Ask Experts Questions for FREE Help !
Ask
    lileeob's Avatar
    lileeob Posts: 51, Reputation: 2
    Junior Member
     
    #1

    Feb 3, 2013, 07:06 PM
    Boyfriend's kid acting jealous
    The other day my boyfriend told me his 8 year old son took his phone and deleted all the pictures of me, and replaced them with him. He also hates when I sleep there because he still sleeps in the bed (is this normal?) I just started seeing him a few weeks ago and the kid has apparently never treated or acted like this to any other girlfriends before me.

    Why is he doing this? What can I do to make this better without getting angry or hurt by it?
    Alty's Avatar
    Alty Posts: 28,317, Reputation: 5972
    Pets Expert
     
    #2

    Feb 3, 2013, 07:11 PM
    The first thing is to realize that this is a child, not an adult. Being hurt by what an 8 year old child does, is in itself childish. You're the adult, you know better than to react to this.

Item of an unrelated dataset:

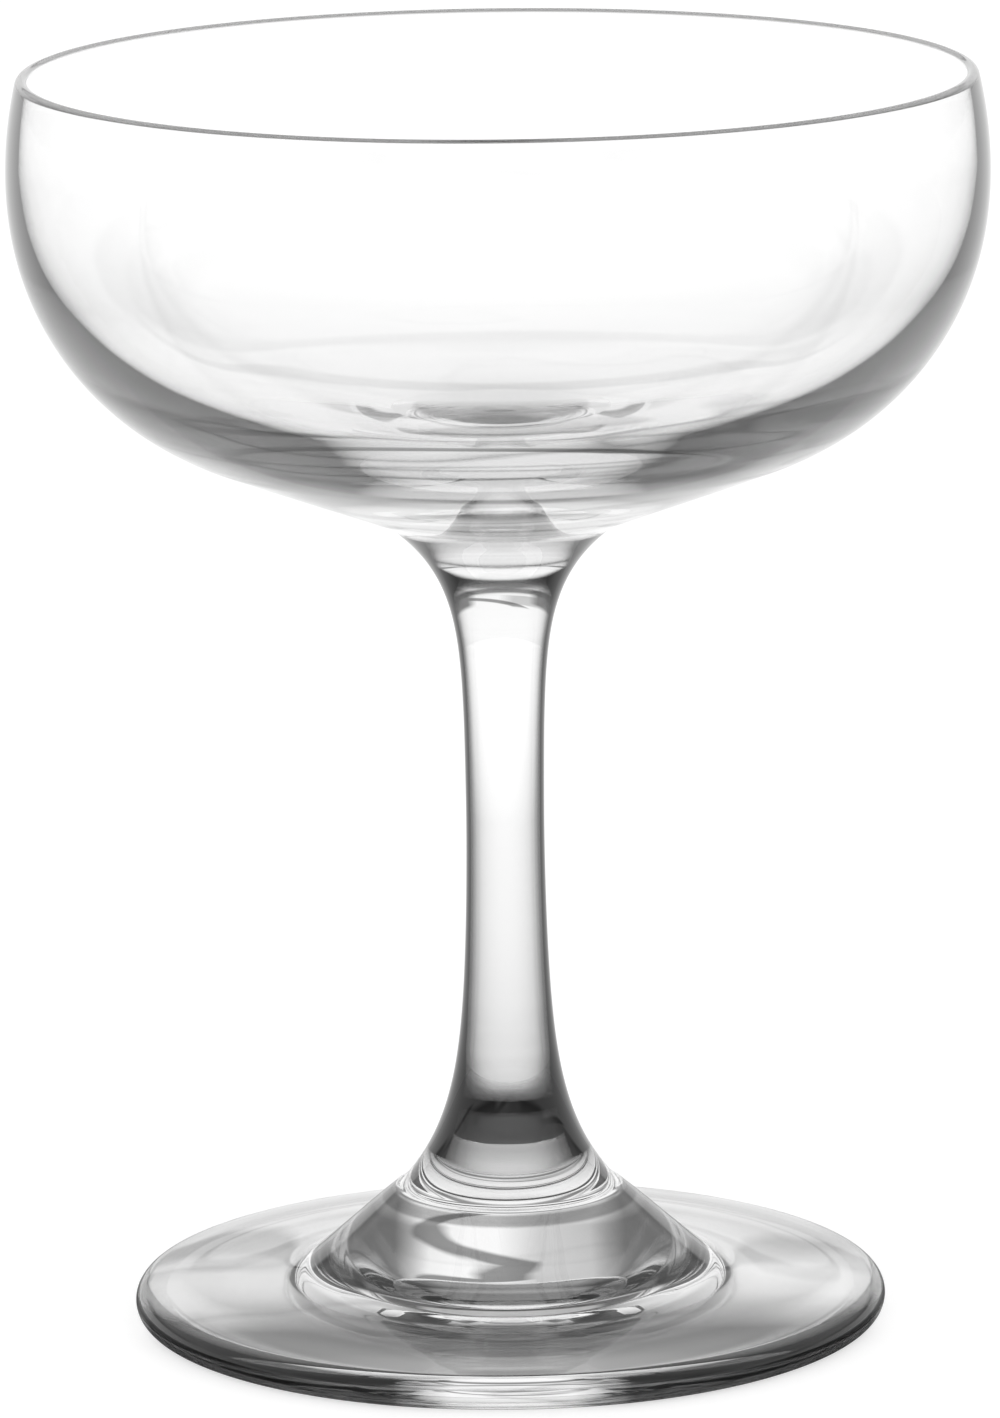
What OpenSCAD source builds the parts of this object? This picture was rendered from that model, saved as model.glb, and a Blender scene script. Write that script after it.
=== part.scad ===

    Yes, he's jealous. He sees you as competition, as someone that's going to take his fathers attention away from him. He doesn't realize that he is the most important thing in his fathers life, that you will never come close to replacing him. He's a child, and children don't understand that to their parents, they will always be first, that partners come and go, but children are forever, and number one.

    Does his father have him full time, or does he share custody with the mother? If he shares custody, maybe limit your sleepovers to the times when the child is with his mother. Slowly start to do things with him and his father, things a child would like. Make sure that he knows that you're not trying to take his place, that you know you never could, that he is and always will be the most important person in his fathers life.
    lileeob's Avatar
    lileeob Posts: 51, Reputation: 2
    Junior Member
     
    #3

    Feb 3, 2013, 07:16 PM
    It is tough not getting all hurt about it, I didn't allow myself to be because I DO know better, but still is tough as I realized that the kid felt this way about me! But thank you for the reminder, it helps a lot.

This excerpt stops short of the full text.